What Information is On My Experian Credit Report?

An Experian credit report lists the credit accounts that you have opened and used in the past. Each account that is listed will have detailed information about the amount of debt that was owed and how consistent you were in making the monthly payments on that debt. If you missed a payment, for example, then the missed payment will be reflected on the report. In addition, all the successful payments that you made on time will also show up on the report. So, whether you managed your credit well in the past or terribly, your actions toward these accounts will all be reflected on the Experian credit report.

Some of the most common credit accounts you will find on an Experian credit report include mortgages, personal loans, credit cards, auto loans, and any other type of installment loan where you have a set number of monthly payments to make. Each account listed will state the name of the creditor, the account number, complete payment history, total debt balance still owed, and the overall status of the account. Your consumer information will also appear on the top of the report, such as your full name, date of birth, social security number, previous employers, previous addresses, and your past and present phone numbers.

If you experienced any bankruptcies, tax liens, or court judgments within the last 10 years then they are going to show up on your Experian credit report too. In fact, anytime a third-party makes a request to view your credit report, this inquiry will be marked on the report. Inquiries generally bring the credit score down if too many are made within a short amount of time. This is another reason why consumers use Experian tools to manage their credit score so they can know if they’re authorizing too many third parties to look at their credit report.

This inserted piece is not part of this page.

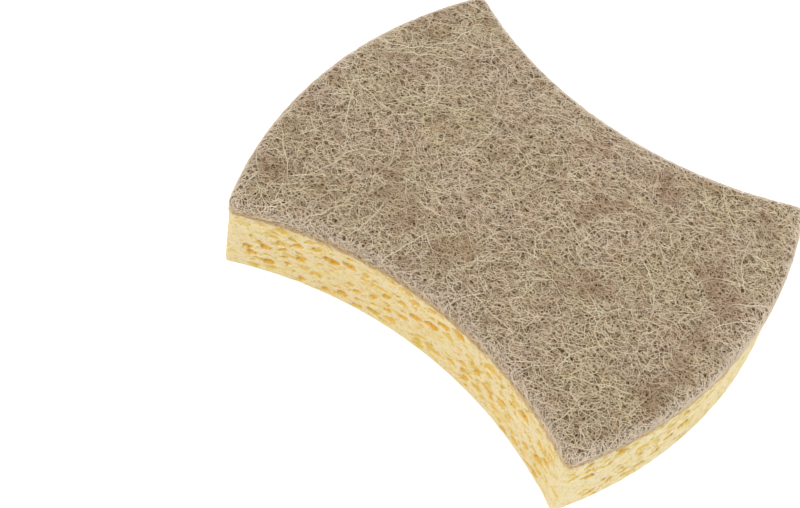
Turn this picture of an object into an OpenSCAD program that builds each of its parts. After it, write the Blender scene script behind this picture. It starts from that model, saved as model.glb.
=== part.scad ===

Every consumer is entitled to receive one free copy of their Experian credit report within a 12-month period. The credit report will have a credit score on it that ranges from 300 to 850. The more negative marks you have, the lower your credit score will be. The more on-time payments and satisfied accounts that you have, the higher your score will be. To request a free copy of your report from Experian, just go online to Experian.com and fill out their request form. You will not be required to submit any credit card information like you would with third-party credit report services.

How Long Does Information Stay on My Experian Credit Report?

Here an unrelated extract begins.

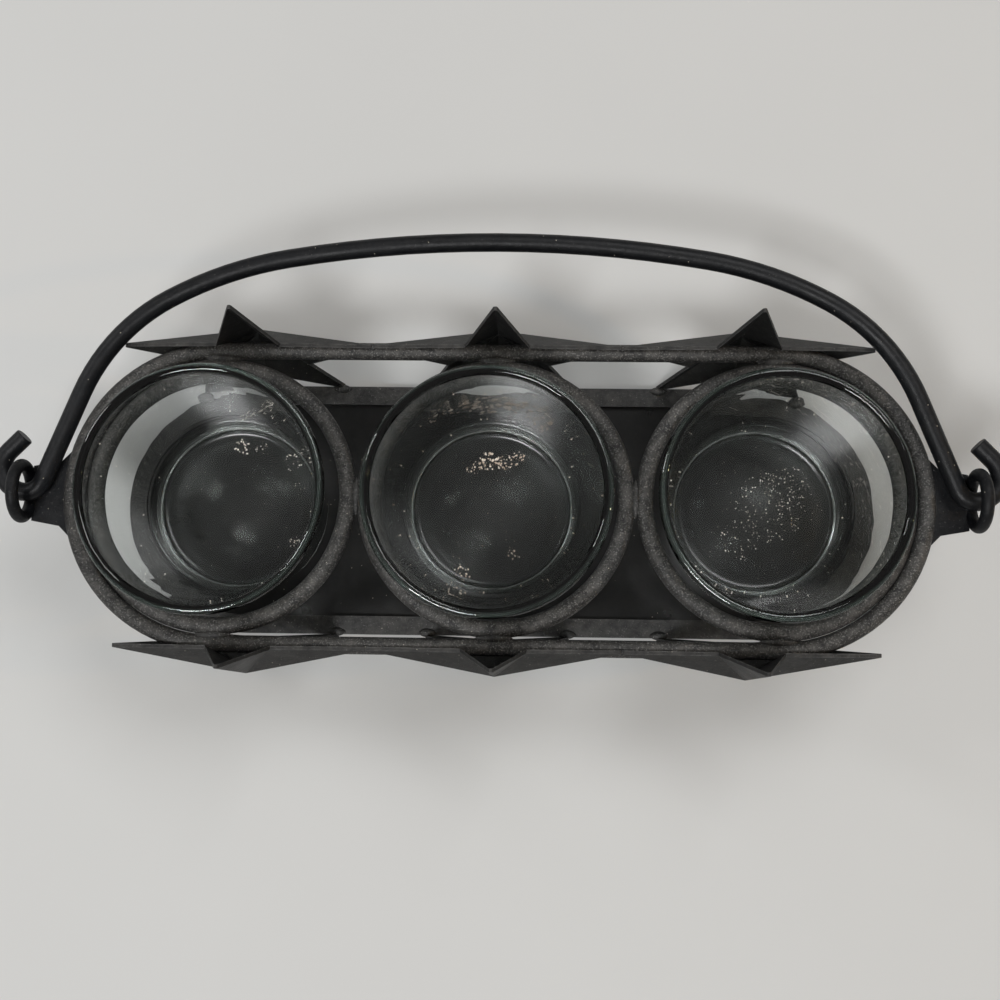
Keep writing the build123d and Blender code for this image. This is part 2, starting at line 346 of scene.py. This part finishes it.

Experian keeps certain types of information on your credit report longer than others. The length of time that information stays on your credit report will depend on its level of importance or seriousness. That way, creditors and lenders will have a better idea of how much of a credit risk you are. With general inquiries, for example, they stay on your credit report for 2 years after the time when the inquiry was first made. However, Experian is cutting down on the effect that general inquiries have on your credit score. Now it only takes a few months for the credit score to stop being affected by inquiries that were made.

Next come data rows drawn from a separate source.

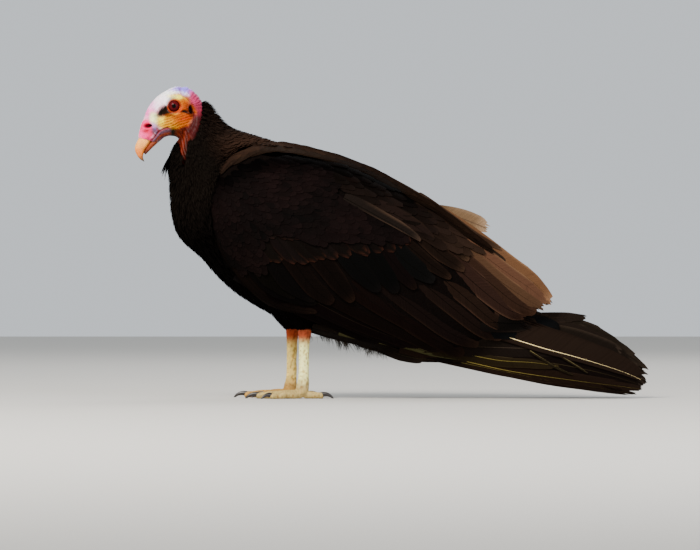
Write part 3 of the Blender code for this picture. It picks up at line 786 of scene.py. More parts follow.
def add_finish(name, **constants):
    """A new material and its Principled shader with constants set on the shader's own sockets."""
    material = bpy.data.materials.new(name)
    material.use_nodes = True
    shader = material.node_tree.nodes["Principled BSDF"]
    for socket, value in constants.items():
        shader.inputs[socket.replace("_", " ")].default_value = value
    return material, shader


def painted(material, name):
    """A colour attribute's node."""
    return add_node(material, "ShaderNodeAttribute", attribute_name=name)


def shade_base(material, shader, base, pattern, low, high):
    """Multiplies the base colour by a pattern that runs from low to high."""
    shade = add_node(material, "ShaderNodeMapRange", {"Value": pattern, "From Min": 0.3, "From Max": 0.7,
                                                      "To Min": low, "To Max": high})
    coloured = add_node(material, "ShaderNodeMix", {0: 1.0, 6: base, 7: shade.outputs[0]},
                        data_type="RGBA", blend_type="MULTIPLY")
    link(material, coloured.outputs[2], shader.inputs["Base Color"])


def roughen(material, shader, height, strength, distance):
    bump = add_node(material, "ShaderNodeBump",
                    {"Strength": strength, "Distance": distance, "Height": height})
    link(material, bump.outputs["Normal"], shader.inputs["Normal"])


def noise(material, scale, detail, **more):
    """A noise pattern in the model's own space."""
    place = add_node(material, "ShaderNodeTexCoord").outputs["Object"]
    pattern = add_node(material, "ShaderNodeTexNoise",
                       {"Vector": place, "Scale": scale, "Detail": detail, **more})
    return pattern.outputs["Fac"]


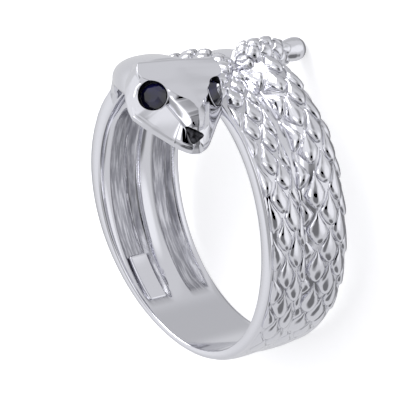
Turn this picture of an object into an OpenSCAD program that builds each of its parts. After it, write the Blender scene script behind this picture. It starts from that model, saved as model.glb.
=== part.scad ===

The most common information that consumers want to see go away on their credit report is their history of late payments. If you still have unpaid credit accounts or payments that have not been made, then this information will stay on your credit report until it does get paid. After that, it will take 7 years from the date your credit account originally became delinquent before the negative mark will go away. The same goes for collection accounts too. It will be 7 years from when your collection account originally became delinquent for that negative mark to be removed.

As for bankruptcies and tax liens, they are considered to be the most serious negative marks you could have on your Experian credit report. Depending on the type of bankruptcy you filed in court, this will last for as much as 10 years on your credit report. Tax liens that remain unpaid will last stay on the report for 10 years. However, if you have paid off these tax liens, then it will take 7 years from the date they were paid for it to be removed from your report.

How Do I Dispute the Information from My Experian Credit Report?

If you have requested a free copy of your Experian credit report, review all the information thoroughly and take note of all the inaccuracies that you believe are on there. Then you will want to proceed to file a dispute with Experian so you can let them know about the inaccuracies and hopefully get them to update your credit report so they are removed. Experian makes it very easy to file a dispute for free. Just visit Experian.com/dispute and you will be brought to their online dispute form.

The Experian online dispute form will give you a chance to state all the problems you see with the information on your credit report. You will also be given the opportunity to upload any supporting documentation to back up your reasonings for the dispute. For example, let’s say you paid off your car loan account but the credit report still shows the account open, you could then upload scanned copies of your loan statements which show it was paid. This will help speed up Experian’s investigation process. Experian does provide the option to mail your dispute and documentation if necessary.

Once Experian receives the dispute form and supporting documentation, it will take them between 30 to 45 days for their investigation to be completed. However, many disputes filed online will only take a few weeks to be completed. Afterward, you will receive a message back from Experian with the results of the investigation. They will either approve your dispute and remove the inaccuracies from the report or they will disagree with your dispute and leave the original information on there. If you don’t agree with the results of the dispute, you are allowed to attach your own “statement of dispute” to your Experian credit report which expresses your opinion about the results and why you believe they are wrong.